Opening Ceremonies

Adapted from The Stars Hollow Gazette

Of course every Olympics begin with the Opening Ceremonies in which the host nation showcases its culture, its history, and terrifying lockstep unity.

Our good buddy Mitt didn’t strap Rafalca to the roof of his Bain Capital Gulfstream to drop him off, he’s not even going to visit; but he did use his Salt Lake City cred to win the hearts and minds of his United Kingdom hosts.

David Cameron hits back at Mitt Romney over London 2012 doubts

Owen Gibson, Olympics editor, The Guardian

Thursday 26 July 2012

Romney said the fallout from the G4S security fiasco and a threatened strike by immigration officials were “disconcerting” and questioned whether British people would get behind the Games.

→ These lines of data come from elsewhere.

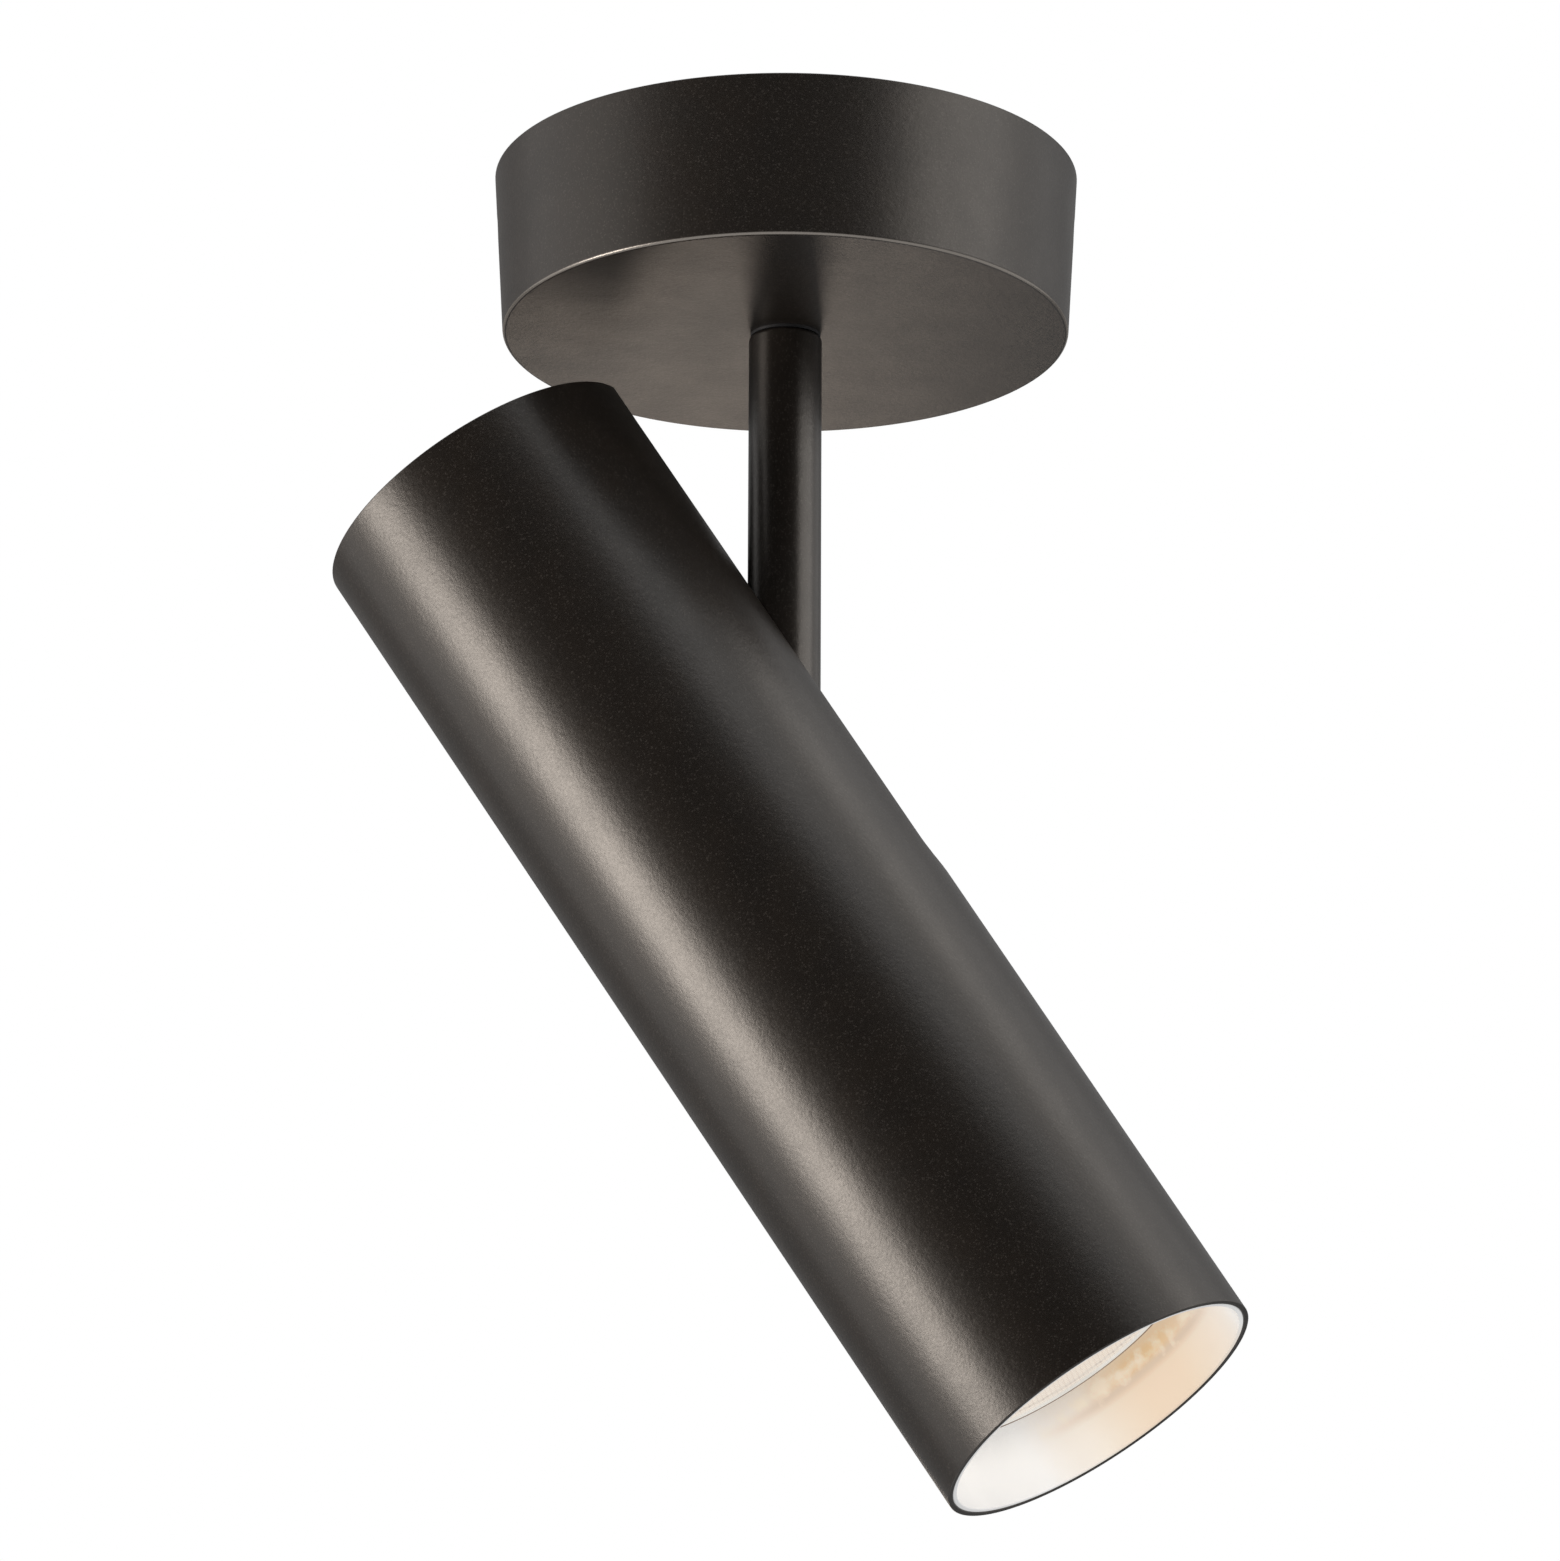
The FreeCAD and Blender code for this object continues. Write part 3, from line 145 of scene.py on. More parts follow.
def extent(node: str, seat: Seat) -> Extent:
    """Measure a node in a seat's axes.

    Args:
        node: the node's name.
        seat: the axes to measure in.

    Returns:
        Its lowest and highest corners there, and its reach from the Z axis.
    """
    inverse = seat.placed.inverted()
    points = [inverse @ vertex.co for vertex in frame["nodes"][node].data.vertices]
    low = Vector([min(point[i] for point in points) for i in range(3)])
    high = Vector([max(point[i] for point in points) for i in range(3)])
    return Extent(low, high, max(math.hypot(point.x, point.y) for point in points))


def across(x: float = 0.0, y: float = 0.0, z: float = 0.0,
           turn: Matrix = Matrix.Identity(4)) -> list[Matrix]:
    """Places of a pair on opposite sides of the Z axis, each turned where it stands."""
    return [Matrix.Translation((sign * x, sign * y, z)) @ turn for sign in BOTH_SIDES]


def round_axis(count: int) -> list[Matrix]:
    """Places spread evenly round the Z axis, from where a piece stands."""
    return [Matrix.Rotation(2 * math.pi * i / count, 4, "Z") for i in range(count)]


# --- bench: modelling with the editing operators --------------------------------------------


def deselect() -> None:
    """Leave edit mode and select nothing."""
    if bpy.context.object is not None and bpy.context.object.mode != "OBJECT":
        bpy.ops.object.mode_set(mode="OBJECT")
    bpy.ops.object.select_all(action="DESELECT")
    bpy.context.tool_settings.mesh_select_mode = (True, False, False)


def take(piece: Piece) -> None:
    """Make one piece the only selected and active one.

    Args:
        piece: the piece to select.
    """
    deselect()
    piece.select_set(True)
    bpy.context.view_layer.objects.active = piece


def named(name: str) -> Piece:
    """Name the piece that was just added, and set its size and place into its mesh.

    Args:
        name: the piece's name, also its mesh's.

    Returns:
        The piece, at the origin.
    """
    piece = bpy.context.object
    piece.name = name
    piece.data.name = name
    bpy.ops.object.transform_apply()
    return piece


@contextmanager
def whole_mesh() -> Iterator[None]:
    """Keep the active piece in edit mode, with all of its mesh selected at the start.

    Returns:
        Nothing of use while the mesh is worked on.
    """
    bpy.ops.object.mode_set(mode="EDIT")
    bpy.ops.mesh.select_all(action="SELECT")
    yield
    bpy.ops.object.mode_set(mode="OBJECT")


def apply(piece: Piece, kind: str, **settings: object) -> None:
    """Add a modifier with its settings and apply it.

    Args:
        piece: the piece that takes it.
        kind: the modifier's type.
        settings: the modifier's values, by name.
    """
    take(piece)
    modifier = piece.modifiers.new(kind.lower(), kind)
    for key, setting in settings.items():
        setattr(modifier, key, setting)
    bpy.ops.object.modifier_apply(modifier=modifier.name)


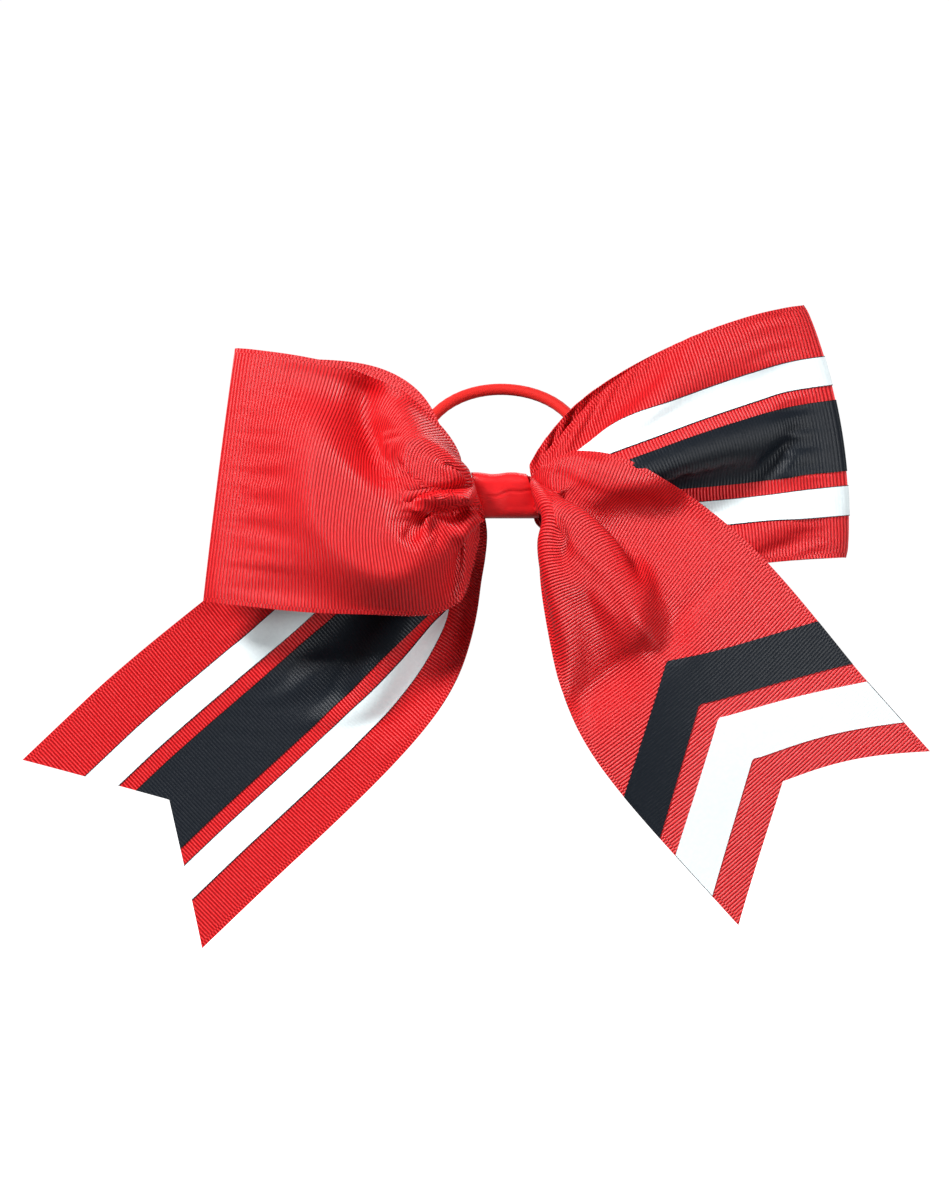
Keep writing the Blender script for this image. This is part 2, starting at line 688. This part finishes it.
def make_cloth(parts, backing=None, folded=False, tucks=0.0):
    """Settle a ribbon on a coarse grid, then again on one twice as fine."""
    grid, step, held, pull, presses = parts
    rough = settle(grid, (step, GRID_STEP), held, grid, pull, ROUNDS,
                   ((2, BEND), (4, BEND / 3)), presses, backing, folded, tucks)
    fine = refine(rough)
    fine_pull = np.clip(refine(pull), 0, 1)
    fine_held = refine(held.astype(float)[..., None])[..., 0] > 0.999
    fine_goal = np.where(fine_held[..., None], fine, refine(grid))
    settled = settle(fine, (step / 2, GRID_STEP / 2), fine_held, fine_goal, fine_pull, ROUNDS // 3,
                     ((2, BEND), (4, BEND / 2), (8, BEND / 6)), presses, backing, folded, tucks)
    return Cloth(ease(settled, 0 if folded else 6, len(settled) // 8), step / 2, GRID_STEP / 2)


ROUNDS = 450
BEND = 0.3
COLUMNS = 41
LEFT_LOOP_ALONG = (-0.992, 0.125)
RIGHT_LOOP_ALONG = (0.986, 0.165)
LEFT_TAIL_ALONG = (-0.724, -0.690)
RIGHT_TAIL_ALONG = (0.672, -0.740)
LEFT_LOOP_LENGTH, RIGHT_LOOP_LENGTH = 99.0, 102.0
LEFT_TAIL_LENGTH, RIGHT_TAIL_LENGTH = 165.0, 157.0
LEFT_START, RIGHT_START = -4.0, 5.0

# Lines in the front view (x, z) along which the cloth is pressed in (+) or drawn out (-).
LEFT_LOOP_PRESSES = [
    ([(-39, 30), (-39.5, 21), (-36, 12), (-30, 2.5), (-25, -4.2)], 3.6, 0.12, 0.0, 0.5),
    ([(-52, 20), (-47, 2), (-40, -14), (-26, -24)], 8.0, -0.03, 0.0, 0.5),
    ([(-30, 24), (-22, 13), (-16, 7)], 4.5, -0.06, 0.0, 0.5),
    ([(-26, -1.0), (-18, 1.3), (-11, 2.4)], 1.6, 0.10, 0.0, 0.3),
    ([(-21, -1.4), (-15, -1.0), (-10, -1.2)], 1.8, -0.12, 0.0, 0.3),
    ([(-18, -5.0), (-10, -5.0)], 2.2, 0.10, 0.0, 0.3)]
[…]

“Do they come together and celebrate the Olympic moment? And that’s something which we only find out once the Games actually begin. It is hard to know just how well it will turn out,” said Romney.

But Cameron, who was due to meet Romney later on Thursday, said: “In terms of people coming together, the torch relay demonstrated that this is not a London Games, this is not an England Games but this is a United Kingdom Games. We’ll show the world we’ve not only come together as a United Kingdom but are extremely good at welcoming people from across the world.”



Asked whether the Games and Danny Boyle’s opening ceremony, which will be watched by a predicted 1 billion people, offered an opportunity rebrand the country, Cameron said: “We don’t need to rebrand Britain. Britain has a great brand. I hope people will see all the things they like about Britain’s past, our history, our contributions to world development. But I also hope they will see a very open country and one that has an enormous amount to offer for the future.”

Olympic Games already have their share of controversies

By Shashank Bengali, McClatchy Newspapers

Thursday, July 26, 2012

Some 36,000 troops, police and hired contractors will stand guard at Olympic venues and on the streets of London and other cities. After the private security firm G4S acknowledged last week that it wouldn’t be able to furnish all of the 10,000 contractors it had agreed to, British officials called up additional service members to fill the gap.

The foul-up compounded what for many Londoners is beginning to seem like a long, costly summer, which began with a lavish diamond jubilee for Queen Elizabeth II and has coincided with ever bleaker economic news: The Office for National Statistics reported Wednesday that the economy had shrunk by 0.7 percent from April to June, a far worse contraction than had been forecast, deepening a double-dip recession that’s the severest in decades.

Meanwhile, the cost of staging the games has risen to several times the initial projection, exceeding even the infamous budget-busting standards of the 1996 Atlanta games. London’s now are expected to end up as the most expensive ever, at a cost of more than $14 billion.



Competition got under way Wednesday, but a women’s soccer match that involved Colombia and North Korea was delayed by an hour after North Korean players were introduced on a video with their faces next to the South Korean flag.

The BBC reported that the rather dramatic mix-up – the neighboring countries are still technically at war, having never signed a treaty after a cease-fire took effect in the 1950s Korean conflict – occurred at the studio that produced the pregame video. The Christian Science Monitor pronounced it perhaps the worst blunder by a host nation in the Olympics’ 116-year modern history.

No, that would be Cameron’s austerity policies.  Watch what happens when the Olympic stimulus is cut off.